I love homemade pasta. I never buy pasta anymore. I love the veggie ragu, too!
It does sort of look like one of those old fashioned guitars. I thought for a minute you were going to be giving guitar lessons! Your recipe looks delicious and what a great idea to make your own pasta so you can get it the way you want. Perfect!
ahhhhh…There’s nothing like fresh pasta ^_^
Oh! You made your own pasta…looks so delicious and love the idea of topping with ricotta…so healthy and tasty
How interesting that great chitarra pasta tool! Is it easy to clean? A beautiful dish – I love all the fresh vegetables in it and the ricotta on top! Silvia – you’re amazing!
Love fresh pasta, this looks great. And I want a Chitarra!
I’ve always been curious about “guitar” pasta and have never seen it. The idea of farro pasta also is intriguing.

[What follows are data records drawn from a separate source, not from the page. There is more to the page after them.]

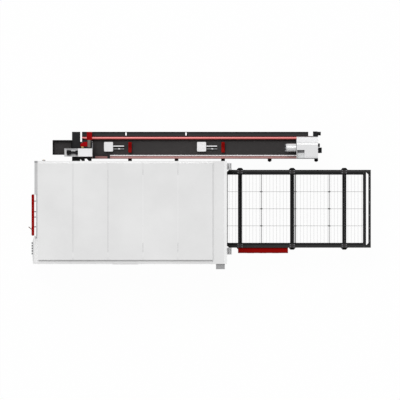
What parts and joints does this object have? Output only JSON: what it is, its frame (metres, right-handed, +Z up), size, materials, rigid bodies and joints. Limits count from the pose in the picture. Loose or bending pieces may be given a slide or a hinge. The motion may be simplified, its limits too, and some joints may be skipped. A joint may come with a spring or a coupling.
{
  "type": "fiber laser cutting machine",
  "caption": "Enclosed laser cutting machine with a sliding door, a slatted exchange table and a tube cutting unit with a travelling chuck.",
  "frame": {"origin": "on the floor, under the middle of the machine's bounding box", "axes": "+X along the machine towards the exchange table, +Y towards the tube unit, +Z up"},
  "size_m": [7.7, 3.1, 2.1],
  "materials": {
    "cabinet_paint": "satin powder coat",
    "grey_paint": "satin powder coat",
    "red_paint": "satin powder coat",
    "red_gloss": "gloss enamel",
    "black_paint": "satin powder coat",
    "bed_paint": "textured paint",
    "white_paint": "satin powder coat",
    "rail_steel": "ground steel",
    "front_rail": "satin, reflects the red rail",
    "slat_steel": "cut mild steel",
    "chuck_steel": "turned steel",
    "jaw_steel": "hardened steel",
    "head_aluminium": "anodised",
    "rubber": "matt",
    "window_glass": "laser-safe green",
    "screen": "gloss",
    "button_plastic": "matt",
    "motor_black": "satin",
    "handle_metal": "bronze anodised"
  },
  "bodies": {
    "machine": {"base_frame": "grey_paint", "front_wall_panels": "cabinet_paint", "viewing_window": "window_glass", "rear_wall_panels": "cabinet_paint", "door_wall_panels": "cabinet_paint", "top_rim": "cabinet_paint", "roof_panels": "cabinet_paint", "exchange_header": "cabinet_paint", "sliding_door_track": "grey_paint", "operator_cabinet": "cabinet_paint", "operator_screen": "screen", "console_box": "grey_paint", "gas_inlet": "black_paint", "pallet_tracks": "black_paint", "table_side_rails": "black_paint", "table_posts": "black_paint", "table_cross_bars": "black_paint", "drive_cover": "red_paint", "guide_posts": "grey_paint", "bed_beams": "bed_paint", "bed_cross_members": "bed_paint", "linear_rails": "rail_steel", "tube_bed": "bed_paint", "tube_bed_feet": "rubber", "rear_guide_rail": "red_gloss", "front_guide_rail": "front_rail", "cable_tray": "bed_paint", "support_lift_units": "white_paint", "chuck_stand": "black_paint", "front_chuck_housing": "black_paint", "front_drive_box": "white_paint", "front_chuck_motor": "motor_black", "outfeed_tray": "black_paint", "rail_end_bracket": "red_gloss"},
    "sliding_door": {"sliding_door": "red_paint", "sliding_door_hangers": "motor_black", "sliding_door_handle": "handle_metal"},
    "lift_door": {"lift_door": "red_paint"},
    "upper_pallet": {"upper_pallet_frame": "black_paint", "upper_pallet_slats": "slat_steel"},
    "lower_pallet": {"lower_pallet_frame": "black_paint", "lower_pallet_slats": "slat_steel"},
    "gantry": {"gantry_beam": "grey_paint"},
    "head_carriage": {"head_carriage": "white_paint"},
    "cutting_head": {"cutting_head": "head_aluminium"},
    "rear_chuck": {"rear_chuck_carriage": "white_paint", "rear_chuck_motors": "motor_black"},
    "rear_spindle": {"rear_chuck_rotor": "chuck_steel"},
    "front_spindle": {"front_chuck_rotor": "chuck_steel"},
    "tube_support_1": {"tube_support_1": "red_paint"},
    "tube_support_2": {"tube_support_2": "red_paint"},
    "push_button_1": {"push_button_1": "button_plastic"},
    "push_button_2": {"push_button_2": "button_plastic"},
    "push_button_3": {"push_button_3": "button_plastic"},
    "push_button_4": {"push_button_4": "button_plastic"},
    "push_button_5": {"push_button_5": "button_plastic"},
    "rear_jaw_1": {"rear_jaw_1": "jaw_steel"},
    "rear_jaw_2": {"rear_jaw_2": "jaw_steel"},
    "rear_jaw_3": {"rear_jaw_3": "jaw_steel"},
    "rear_jaw_4": {"rear_jaw_4": "jaw_steel"}
  },
  "joints": [
    {"name": "sliding_door_slide", "type": "slide", "parent": "machine", "child": "sliding_door", "axis": [0, 1, 0], "range_m": [0, 0.75]},
    {"name": "lift_door_slide", "type": "slide", "parent": "machine", "child": "lift_door", "axis": [0, 0, -1], "range_m": [0, 0.54]},
    {"name": "upper_pallet_slide", "type": "slide", "parent": "machine", "child": "upper_pallet", "axis": [-1, 0, 0], "range_m": [0, 3.13]},
    {"name": "lower_pallet_slide", "type": "slide", "parent": "machine", "child": "lower_pallet", "axis": [1, 0, 0], "range_m": [0, 3.13]},
    {"name": "gantry_slide", "type": "slide", "parent": "machine", "child": "gantry", "axis": [1, 0, 0], "range_m": [0, 3.18]},
    {"name": "head_cross_slide", "type": "slide", "parent": "gantry", "child": "head_carriage", "axis": [0, 1, 0], "range_m": [0, 1.5]},
    {"name": "head_height_slide", "type": "slide", "parent": "head_carriage", "child": "cutting_head", "axis": [0, 0, -1], "range_m": [0, 0.115]},
    {"name": "rear_chuck_slide", "type": "slide", "parent": "machine", "child": "rear_chuck", "axis": [-1, 0, 0], "range_m": [0, 4.29]},
    {"name": "rear_spindle_turn", "type": "hinge", "parent": "rear_chuck", "child": "rear_spindle", "pos_m": [2, 1.183, 1.1], "axis": [1, 0, 0], "continuous": true},
    {"name": "front_spindle_turn", "type": "hinge", "parent": "machine", "child": "front_spindle", "pos_m": [-2.5, 1.183, 1.1], "axis": [1, 0, 0], "continuous": true},
    {"name": "tube_support_1_lift", "type": "slide", "parent": "machine", "child": "tube_support_1", "axis": [0, 0, 1], "range_m": [0, 0.11]},
    {"name": "tube_support_2_lift", "type": "slide", "parent": "machine", "child": "tube_support_2", "axis": [0, 0, 1], "range_m": [0, 0.11]},
    {"name": "rear_jaw_1_clamp", "type": "slide", "parent": "rear_spindle", "child": "rear_jaw_1", "axis": [0, -1, 0], "range_m": [0, 0.018]},
    {"name": "rear_jaw_2_clamp", "type": "slide", "parent": "rear_spindle", "child": "rear_jaw_2", "axis": [0, 0, -1], "range_m": [0, 0.018]},
    {"name": "rear_jaw_3_clamp", "type": "slide", "parent": "rear_spindle", "child": "rear_jaw_3", "axis": [0, 1, 0], "range_m": [0, 0.018]},
    {"name": "rear_jaw_4_clamp", "type": "slide", "parent": "rear_spindle", "child": "rear_jaw_4", "axis": [0, 0, 1], "range_m": [0, 0.018]},
    {"name": "push_button_1_press", "type": "slide", "parent": "machine", "child": "push_button_1", "axis": [1, 0, 0], "range_m": [0, 0.004], "stiffness_N_per_m": 500},
    {"name": "push_button_2_press", "type": "slide", "parent": "machine", "child": "push_button_2", "axis": [1, 0, 0], "range_m": [0, 0.004], "stiffness_N_per_m": 500},
    {"name": "push_button_3_press", "type": "slide", "parent": "machine", "child": "push_button_3", "axis": [1, 0, 0], "range_m": [0, 0.004], "stiffness_N_per_m": 500},
    {"name": "push_button_4_press", "type": "slide", "parent": "machine", "child": "push_button_4", "axis": [1, 0, 0], "range_m": [0, 0.004], "stiffness_N_per_m": 500},
    {"name": "push_button_5_press", "type": "slide", "parent": "machine", "child": "push_button_5", "axis": [1, 0, 0], "range_m": [0, 0.004], "stiffness_N_per_m": 500}
  ],
  "couplings": [
    {"joint": "lower_pallet_slide", "follows": "upper_pallet_slide", "ratio": 1},
    {"joint": "front_spindle_turn", "follows": "rear_spindle_turn", "ratio": 1},
    {"joint": "rear_jaw_2_clamp", "follows": "rear_jaw_1_clamp", "ratio": 1},
    {"joint": "rear_jaw_3_clamp", "follows": "rear_jaw_1_clamp", "ratio": 1},
    {"joint": "rear_jaw_4_clamp", "follows": "rear_jaw_1_clamp", "ratio": 1}
  ]
}
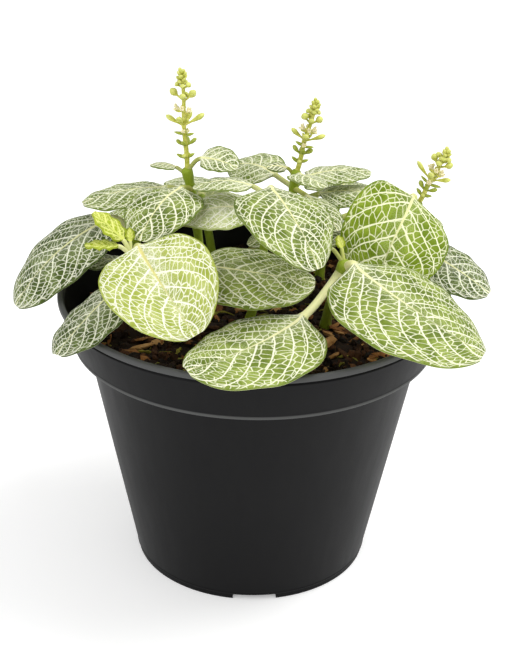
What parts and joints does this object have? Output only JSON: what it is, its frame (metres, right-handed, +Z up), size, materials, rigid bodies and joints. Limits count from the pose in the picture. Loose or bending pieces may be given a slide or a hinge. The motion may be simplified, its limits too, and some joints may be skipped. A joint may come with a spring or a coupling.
{
  "type": "potted nerve plant",
  "caption": "Nerve plant with white-veined oval leaves and small flower spikes, growing in a round black plastic nursery pot with a collar.",
  "frame": {"origin": "on the pot's axis, on the plane that its foot ring stands on", "axes": "+Z up along the pot's axis; +Y towards the back of the plant, away from the side with the largest leaves; +X to the right seen from the front"},
  "size_m": [0.1789, 0.1758, 0.1921],
  "materials": {
    "pot": "black moulded polypropylene, soft satin sheen, slightly brighter along the lip",
    "soil": "dark peat with brown bark bits and olive moss strands",
    "leaf": "quilted mid-green leaf with a dense net of cream-white veins",
    "stem": "fleshy yellow-green stem with fine pale down",
    "flower_spike": "yellow-green buds on a slim stalk",
    "young_leaf": "bright yellow-green young leaf with pale veins"
  },
  "bodies": {
    "root": {"pot": "pot", "root_ball": "soil", "stem_left_spike": "stem", "stem_centre_spike": "stem", "stem_right_spike": "stem", "stem_centre": "stem", "stem_front_right": "stem", "stem_front_left": "stem", "stem_left": "stem", "stem_back_left": "stem", "stem_back_right": "stem", "leaf_spike_left_right": "leaf", "leaf_spike_left_left": "leaf", "leaf_upper_left": "leaf", "leaf_left_back": "leaf", "leaf_left_inner": "leaf", "leaf_back_of_left_spike": "leaf", "leaf_spike_centre_front": "leaf", "leaf_spike_centre_left": "leaf", "leaf_centre_back": "leaf", "leaf_right_back": "leaf", "leaf_right_back_low": "leaf", "leaf_centre_right": "leaf", "leaf_centre": "leaf", "leaf_centre_left": "leaf", "leaf_centre_top": "leaf", "leaf_centre_under": "leaf", "leaf_front_right": "leaf", "leaf_front_centre": "leaf", "leaf_right_upright": "leaf", "leaf_far_right": "leaf", "leaf_right_behind": "leaf", "leaf_right_low": "leaf", "leaf_inner_right": "leaf", "leaf_front_left": "leaf", "leaf_low_left": "leaf", "leaf_low_centre": "leaf", "leaf_far_left": "leaf", "leaf_left_under": "leaf", "leaf_left_behind": "leaf", "leaf_back_far_left": "leaf", "leaf_back_left": "leaf", "leaf_back_middle": "leaf", "leaf_back_right": "leaf", "leaf_back_far_right": "leaf", "leaf_back_low": "leaf", "leaf_inner_back": "leaf", "young_left_upper": "young_leaf", "young_left_lower": "young_leaf", "young_left_right": "young_leaf", "young_right_upper": "young_leaf", "young_right_lower": "young_leaf", "spike_left": "flower_spike", "spike_centre": "flower_spike", "spike_right": "flower_spike"}
  },
  "joints": []
}
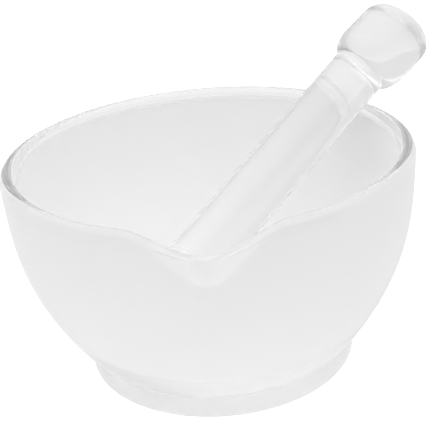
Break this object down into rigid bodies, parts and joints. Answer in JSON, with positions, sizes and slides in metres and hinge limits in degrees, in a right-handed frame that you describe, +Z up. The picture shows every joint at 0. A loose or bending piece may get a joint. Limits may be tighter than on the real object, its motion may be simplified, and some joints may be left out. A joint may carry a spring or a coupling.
{
  "type": "mortar and pestle",
  "caption": "Pressed glass mortar with a ground bowl, rounded rim, pouring spout and solid foot, and a solid glass pestle with a grinding bulb and a hand knob leaning on the rim.",
  "frame": {"origin": "centre of the foot's flat underside, on the surface the mortar stands on", "axes": "+Z up along the bowl's axis, -Y towards the pouring spout, +X to the right seen from the spout; the pestle leans towards +X and +Y"},
  "size_m": [0.1082, 0.1034, 0.0802],
  "materials": {
    "mortar_glass": "colourless pressed glass, fire-polished outside and rim, ground matt inside the bowl",
    "pestle_glass": "colourless solid glass, knob and shaft as moulded and a little dull, bulb ground matt"
  },
  "bodies": {
    "mortar": {"mortar": "mortar_glass"},
    "pestle": {"pestle": "pestle_glass"}
  },
  "joints": [
    {"name": "pestle_stir", "type": "hinge", "parent": "mortar", "child": "pestle", "pos_m": [0, 0, 0], "axis": [0, 0, 1], "continuous": true}
  ]
}
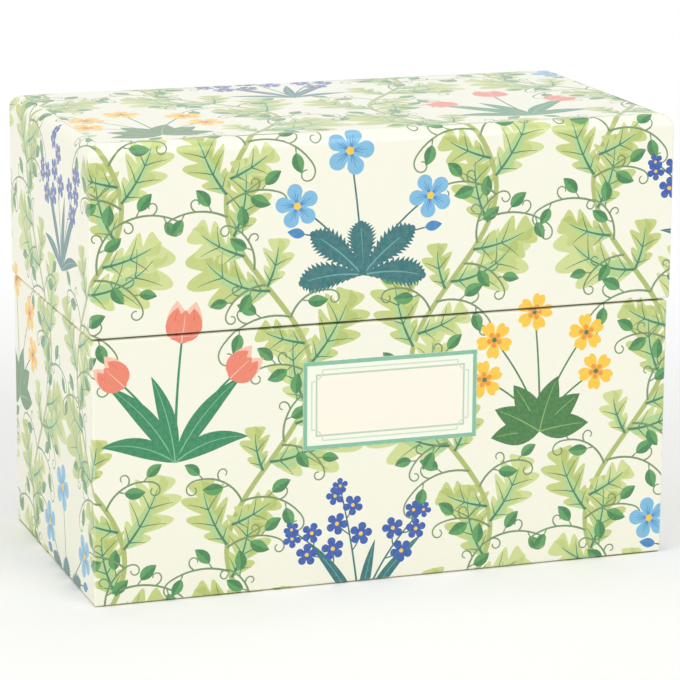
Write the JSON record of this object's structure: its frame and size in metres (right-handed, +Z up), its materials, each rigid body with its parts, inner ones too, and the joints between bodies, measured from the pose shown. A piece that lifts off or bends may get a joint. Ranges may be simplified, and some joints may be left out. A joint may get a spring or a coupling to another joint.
{
  "type": "index card box",
  "caption": "Rigid paper-covered card box with a deep hinged lid that closes over an inner neck, and a label on the front.",
  "frame": {"origin": "middle of the underside, on the table", "axes": "+X to the right seen from the front, +Y towards the hinge at the back, +Z up"},
  "size_m": [0.169, 0.0898, 0.1275],
  "materials": {
    "printed_paper": "satin",
    "label_paper": "satin",
    "plain_paper": "matte",
    "lining_paper": "matte",
    "stay_paper": "matte",
    "greyboard": "matte",
    "hinge_cloth": "matte"
  },
  "bodies": {
    "base": {"base_bottom_board": "greyboard", "base_front_board": "greyboard", "base_back_board": "greyboard", "base_left_board": "greyboard", "base_right_board": "greyboard", "base_corner_stays": "stay_paper", "base_wrap": "printed_paper", "base_underside_paper": "plain_paper", "neck_front_board": "greyboard", "neck_left_board": "greyboard", "neck_right_board": "greyboard", "neck_paper": "lining_paper", "floor_paper": "lining_paper", "back_lining": "lining_paper", "front_label": "label_paper", "hinge_cloth_lower": "hinge_cloth"},
    "lid": {"lid_top_board": "greyboard", "lid_front_board": "greyboard", "lid_back_board": "greyboard", "lid_left_board": "greyboard", "lid_right_board": "greyboard", "lid_corner_stays": "stay_paper", "lid_wrap": "printed_paper", "lid_wall_lining": "lining_paper", "lid_ceiling_paper": "lining_paper", "hinge_cloth_upper": "hinge_cloth"}
  },
  "joints": [
    {"name": "lid_hinge", "type": "hinge", "parent": "base", "child": "lid", "pos_m": [0, 0.04485, 0.0747], "axis": [-1, 0, 0], "range_deg": [0, 175]}
  ]
}
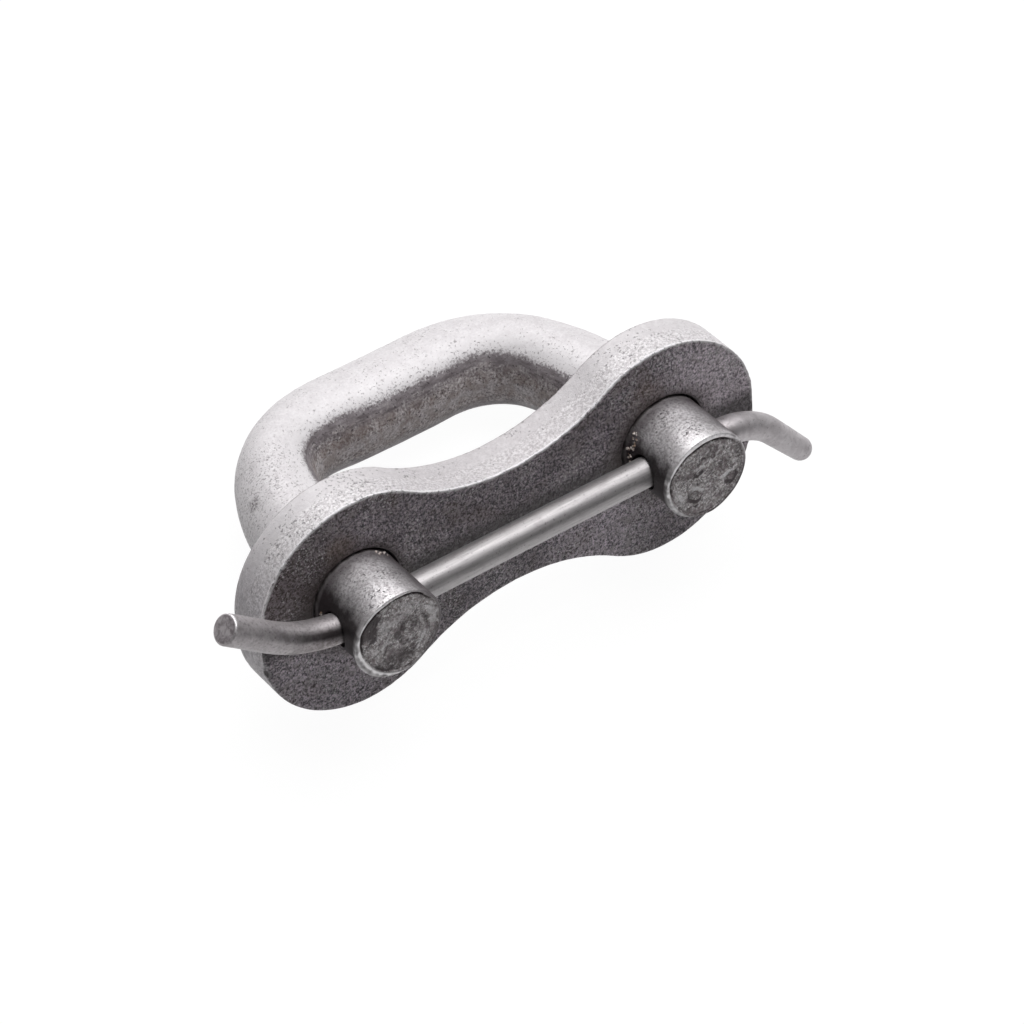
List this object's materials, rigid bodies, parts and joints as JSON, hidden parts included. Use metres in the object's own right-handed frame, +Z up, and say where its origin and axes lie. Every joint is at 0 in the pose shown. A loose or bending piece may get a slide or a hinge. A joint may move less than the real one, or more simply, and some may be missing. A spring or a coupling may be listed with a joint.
{
  "type": "chain connecting link",
  "caption": "Chain connecting link: a bow of round bar closed across its two ends by a waisted side plate, kept on by a bent wire pin.",
  "frame": {"origin": "on the ground, under the middle of the link's bounding box, as the link lies at rest", "axes": "+X along the side plate and the pull of the chain, +Z up from the ground, +Y from the pin towards the crest of the bow. The bow slopes down towards +Y by 23.67 degrees, because the link lies on the crest of its bow and the lower edge of its plate"},
  "size_m": [0.1024, 0.05, 0.0356],
  "materials": {
    "forged_bar": "bare tumbled steel, finely pitted, satin on the two ends",
    "punched_plate": "bare tumbled steel plate, mottled grey faces and a brighter sheared rim",
    "drawn_wire": "bare drawn steel wire, smooth satin"
  },
  "bodies": {
    "bow": {"bow": "forged_bar"},
    "side_plate": {"side_plate": "punched_plate"},
    "locking_pin": {"locking_pin": "drawn_wire"}
  },
  "joints": [
    {"name": "plate_slide", "type": "slide", "parent": "bow", "child": "side_plate", "axis": [0, 0.9159, -0.4015], "range_m": [0, 0.006]},
    {"name": "pin_turn", "type": "hinge", "parent": "bow", "child": "locking_pin", "pos_m": [0.0009, -0.01673, 0.02222], "axis": [1, 0, 0], "range_deg": [-24, 24]}
  ]
}
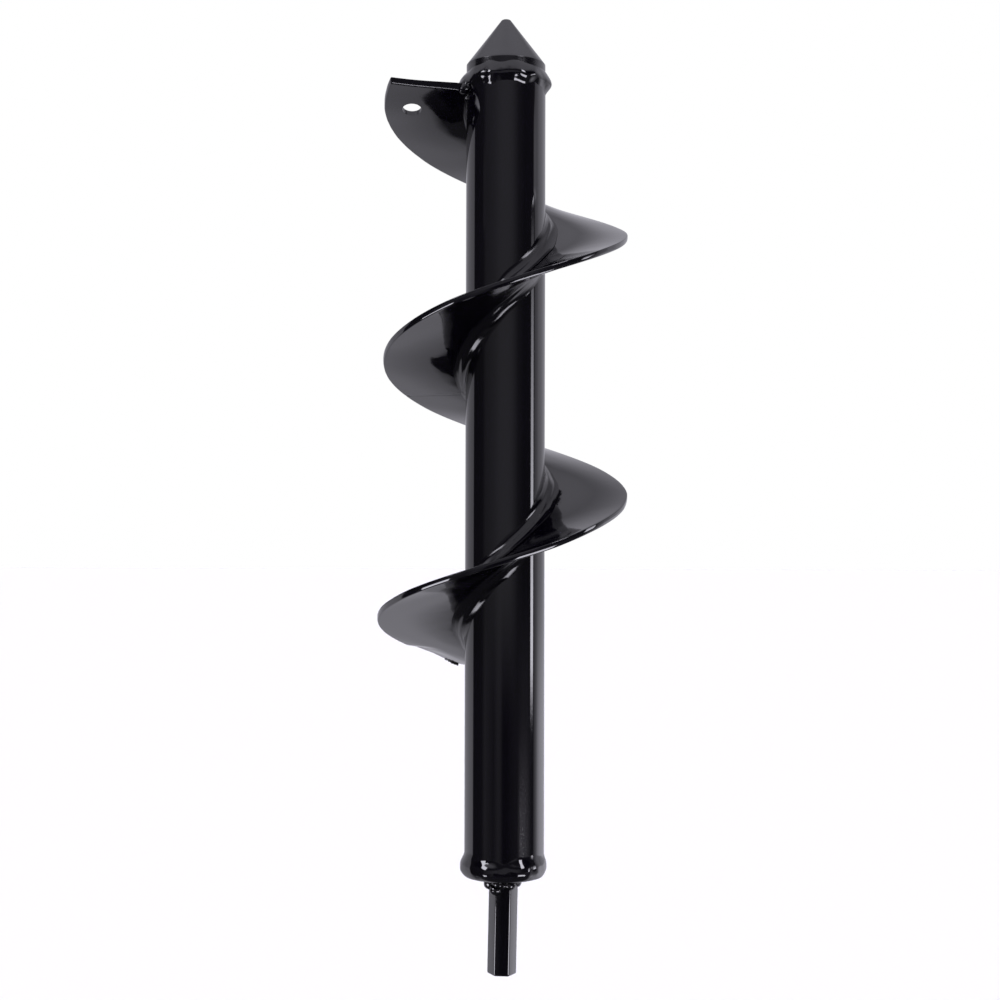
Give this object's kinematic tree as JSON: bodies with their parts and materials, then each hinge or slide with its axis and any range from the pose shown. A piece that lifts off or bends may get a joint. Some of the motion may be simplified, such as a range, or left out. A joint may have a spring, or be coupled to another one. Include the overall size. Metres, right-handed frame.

I love the idea of alternatives to simple white flour pastas. Is it hard to find a guitar?
Vraiment je suis toujours ravie de ce que je découvre ici; ces pâtes-là, je ne connaissais pas mais l’idée de la sauce aux légumes me ravie, surtout qu’ici c’est la canicule. Tu fais un travail fantastique et j’ai bien noté la finesse de la pâte. Cette chitarra est une merveille.
Aussi, j’aimerais que tu saches que je suis touchée par tes commentaires, si personnels; des comme toi, il n’y en a pas beaucoup.
Awesome Silvia. I love old school ways of making food-so therapeutic rather than fast and dull. The pasta really is beautiful.
By the way, is that ricotta salata? I love salty ricotta cheese on vegetarian pasta dishes like this…
Oh, I want that! What fun. You are so right that Sundays are the days for leisurely making things and deriving the therapeutic benefits of not being in a hurry. Such a great dish.
OMG Silvia! That is stunning!!!
I love that you are using an old world implement. Fantastic! Thanks to your post I learned something (as I always do)
Ciao, Devaki @ weavethousandflavors
The thought of homemade pasta is already big enough to open up my appetite for this dish.
Wow I want that pasta gadget! Fascinating! Homemade pasta tastes so much better!
I am a total believer that the shape and size of the pasta makes all teh difference. Interesting about teh square noodle, though. What a cool gadget. And your dish looks so yummy!
De belles photos et comme d’habitude tu fais quelques choses étonnantes dans ta cuisine!
You are so lucky to have one of these! This dish looks delicious.
This is such a unique pasta made with farro! I have to look for this Chitarra tool, very cool!
Wow. Wow. WOW! your pasta making is beyond fascinating to me, particularly as I simply buy my dried pasta at the store! Not only is your pasta delicious, but it no doubt is even MORE appetizing knowing that you made your own pasta. Incredible, incredible. I’m a little nervous about making my own pasta, but you have inspired me! I”m sure my family would be thrilled!
It is good to go back to what we know intimately and where we came from. Sometimes it is exactly what the soul demands! This is a beautiful dish. Square spaghetti – I love it!
The last time I had seen this pasta making tool was in my grandma’s kitchen in Italy. At least once a week, my brother and I used to fight for a turn to pass the roller and see the magic happen.
Great memories, thanks, Claudia
Haha…Silvia, I thought it really amusing when you said cooking is therapeutic…the longer the better! I must give you all my time consuming recipes I only look at the pictures but dare not touch them…no patience…haha Looks like cooking is not therapeutic for me then I love homemade noodles…taste very different from store bought. Love your dish…..looks very delicious. Please take care. Mary
YUM. Beautiful pasta. I could almost feel the power of this noble food. Thanks for the detailed information and photos.
I think I can… I think I can…
everything on your blog looks sooo mouthwatering, but this post caught my eye cos there is nothing that can beat (for me anyway hehe) a good vegetarian tomato based pasta! nothing! :O)
Great pasta recipe. I have been trying to make homemaid pasta forever.